Most of my items were pretty easy to find– with the exceptions of the gallon of two-percent Shenandoah's Pride milk (Kroger offers SP only in half-gallons, so I bought store brand), and the Charmin (no four-roll packages of "regular," so I had to buy a six-pack of "Ultra").
A friendly butcher directed me to the nuts aisle to find the pine nuts, but I searched to no avail. I asked another, even more amiable clerk where they might be, and she walked me right over to the produce section where I found palm-sized bags hanging alongside the salad-in-a-bag. An odd placement, perhaps, but the Kroger folks were helpful in locating them.
On the whole, I had an efficient and pleasant shopping experience. Just know, Kroger, that a balled-up Kleenex is nothing to sneeze at.
PHOTO BY WILL WALKER
TOTAL SHOPPING TIME: 30 minutes
TOTAL COST FOR ALL ITEMS: $23.44
To borrow a golfing term, this shopper had a significant shopping handicap: three children in tow. As anyone knows, 5:30pm on a Friday is never the best time to run errands with kids. (But really, is there ever a good time to run errands with children?)
Fortunately, Giant does offer one particular perk for shopping parents: firetruck carts. Though it took a few minutes to scout out this critical element, once one had been located on the sidewalk, forward motion became possible. With three-year-old safely buckled in (or so I thought) and seven- and nine-year-olds racing ahead, it seemed possible we might finish our trip in less than an hour.
As we rolled through the produce section, list in hand, several Giant employees are hard at work stocking fruit bins. "Pine nuts?" I ask. Without blinking an eye, a friendly fellow says, "Follow me," and leaves his task to lead me directly to the nut rack tucked toward the front of the store.
Note: bickering starting, as two older children debate which one will read the list and who will actually get the item off the shelf.

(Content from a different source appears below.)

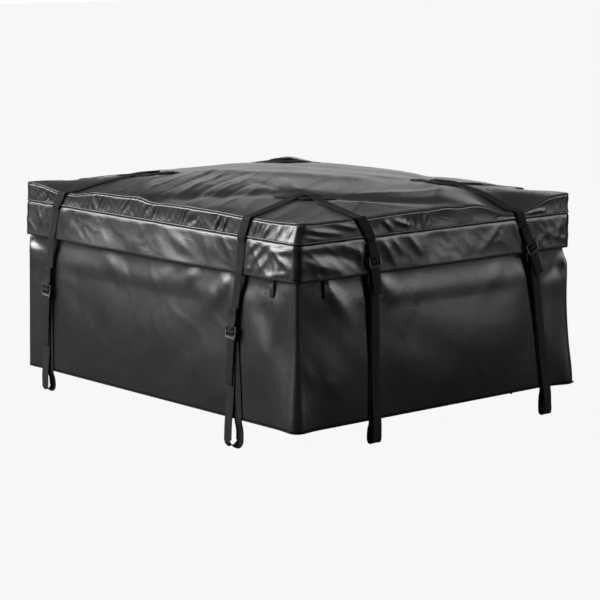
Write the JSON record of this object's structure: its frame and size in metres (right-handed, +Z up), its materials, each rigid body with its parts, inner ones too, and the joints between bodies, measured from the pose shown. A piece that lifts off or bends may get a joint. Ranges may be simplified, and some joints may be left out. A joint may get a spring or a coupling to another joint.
{
  "type": "roof cargo bag",
  "caption": "Soft box-shaped roof cargo bag of coated fabric with a zipped lid under a storm flap, webbing straps with ladder-lock buckles over the lid, and open loops below the base.",
  "frame": {"origin": "centre of the flat underside of the base panel", "axes": "+X towards the right end, -Y towards the front with the plain flap, +Z up"},
  "size_m": [1.0128, 0.8658, 0.5451],
  "materials": {
    "coated_fabric": "black vinyl-coated fabric with a soft gloss, fine woven grain and wrinkles",
    "trim_tape": "matt black woven binding tape and sewn patches",
    "webbing": "matt black ribbed polyester webbing",
    "moulded_plastic": "satin black moulded plastic",
    "zip_tape": "matt black zip tape with a moulded coil",
    "slider_metal": "black painted metal"
  },
  "bodies": {
    "bag": {"base_panel": "coated_fabric", "front_wall": "coated_fabric", "right_wall": "coated_fabric", "rear_wall": "coated_fabric", "left_wall": "coated_fabric", "lid_top": "coated_fabric", "lid_band": "coated_fabric", "lid_skirt": "coated_fabric", "top_piping": "trim_tape", "seam_piping": "trim_tape", "hem_binding": "trim_tape", "storm_flap_front": "coated_fabric", "storm_flap_right": "coated_fabric", "storm_flap_rear": "coated_fabric", "storm_flap_left": "coated_fabric", "corner_tape_front_right": "trim_tape", "corner_tape_rear_right": "trim_tape", "corner_tape_rear_left": "trim_tape", "corner_tape_front_left": "trim_tape", "zip_lower": "zip_tape", "zip_upper": "zip_tape", "zip_stop_left": "slider_metal", "zip_stop_right": "slider_metal", "lid_patch_front_right": "trim_tape", "lid_patch_rear_right": "trim_tape", "lid_patch_front_left": "trim_tape", "lid_patch_rear_left": "trim_tape", "strap_front_right": "webbing", "buckle_tab_front_right": "webbing", "buckle_front_right": "moulded_plastic", "strap_front_left": "webbing", "buckle_tab_front_left": "webbing", "buckle_front_left": "moulded_plastic", "strap_right_front": "webbing", "buckle_tab_right_front": "webbing", "buckle_right_front": "moulded_plastic", "strap_right_rear": "webbing", "buckle_tab_right_rear": "webbing", "buckle_right_rear": "moulded_plastic", "strap_rear_right": "webbing", "buckle_tab_rear_right": "webbing", "buckle_rear_right": "moulded_plastic", "strap_rear_left": "webbing", "buckle_tab_rear_left": "webbing", "buckle_rear_left": "moulded_plastic", "strap_left_rear": "webbing", "buckle_tab_left_rear": "webbing", "buckle_left_rear": "moulded_plastic", "strap_left_front": "webbing", "buckle_tab_left_front": "webbing", "buckle_left_front": "moulded_plastic"},
    "front_slider": {"zip_slider_front": "slider_metal"},
    "front_pull": {"zip_pull_front": "moulded_plastic"},
    "right_slider": {"zip_slider_right": "slider_metal"},
    "right_pull": {"zip_pull_right": "moulded_plastic"}
  },
  "joints": [
    {"name": "front_slider_slide", "type": "slide", "parent": "bag", "child": "front_slider", "axis": [-1, 0, 0], "range_m": [0, 0.82]},
    {"name": "front_pull_swing", "type": "hinge", "parent": "front_slider", "child": "front_pull", "pos_m": [0.407, -0.4135, 0.343], "axis": [0, -1, 0], "range_deg": [-60, 60]},
    {"name": "right_slider_slide", "type": "slide", "parent": "bag", "child": "right_slider", "axis": [0, 1, 0], "range_m": [0, 0.66]},
    {"name": "right_pull_swing", "type": "hinge", "parent": "right_slider", "child": "right_pull", "pos_m": [0.4885, -0.332, 0.343], "axis": [1, 0, 0], "range_deg": [-60, 60]}
  ]
}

Blood pressure beginning to rise, though no fault of Giant.
Pushing down the paper goods aisle, it seems the stock of toilet paper may be running a bit low. There is no four-pack of Charmin, only an eight-pack or a four-pack of Giant's own. As I ponder this critical decision, I hear a small voice chime gleefully behind me, "Look!" I turn, to discover the three-year-old, no longer buckled safely, but instead atop the roof of the firetruck, likely seconds away from a concussion.
Bickering increasing. Pitying– or disgusted?– looks from fellow shoppers. Generic TP will have to do. This trip needs to end soon.
Moving quickly now, very quickly. Arrive at milk section, grab gallon and run. (Later to learn I have grabbed generic, not Shenandoah's Pride.) Eggs: there are no half-dozen packs, but an eight-pack for $.69 seems like a pretty good deal.
Nature's Own? No problem, but there's no whole wheat– just honey wheat. It will do.
Check-out, to my unending gratitude, is well staffed, so I push right up and unload the goods. Though older children are momentarily MIA, they soon reappear, I pay and make a harrowing escape.
Giant, I decide, is a clean, well-arranged store with friendly help. But next time I will come alone.
Overall experience: 8 of 10
PHOTO BY WILL WALKER
WHOLE FOODS MARKET (Shoppers World)
TOTAL SHOPPING TIME: 16 minutes
TOTAL COST OF ALL ITEMS: $19.35
Lesson #1: You don't come to Whole Foods to buy name-brand milk, bread, or toilet paper. You come for the produce, the cheese, the fish, or the wine. Normally I wouldn't go there for anything on this list except the pine nuts, and a helpful young man in produce walked me right to the bulk bin where they reside in my first minute in the store.
Because this excursion was being timed, I didn't linger at the cut flowers in the entrance, another good reason to shop at Whole Foods. Alas, my shopping list didn't call for gladiolas or stock or stargazer lilies.
I had to ask for assistance again in the wine department. Mercifully, Whole Foods doesn't carry the ubiquitous Yellow Tail, and I purchased an Italian Verdicchio for $7.99 that surely can't be any worse than Yellow Tail.
Nor does Whole Foods carry Shenandoah's Pride milk. The "365" house brand two percent costs the same– $3.49– as the whole milk, so I made another substitution, unable to bear the thought of pouring out a gallon of sour two percent in two weeks.
I required assistance a third time to find the toilet paper. I mean, who comes to Whole Foods to buy its organic TP?
The eggs, the packaging informed me, came from "cage free" chickens. A half dozen of those babies costs $1.69.
The fourth time I needed help was to find the sliced bread. Again, surprise, there was no Nature's Own. A leaden loaf of Vermont organic wheat for $3.19 failed to entice this white-bread lover, so again I substituted a large loaf of rustic bread on sale for $2.49 in the bakery and had it sliced. Dee-lish.
Despite my frequent requests for assistance (if only sushi-to-go had been on this list– I know where that is), I was out of the store in record time. The staff was very helpful, and they all refrained from rolling their eyes when I made these idiotic requests. And the tab was the least amount I've ever spent in Whole Foods. Ever.
Tip for shoppers and surprise to me– the store was much less crowded on a Friday afternoon than it is on a Saturday.
But recycled toilet paper? Buy your TP at Giant or Kroger, and stop and smell the roses at Whole Foods.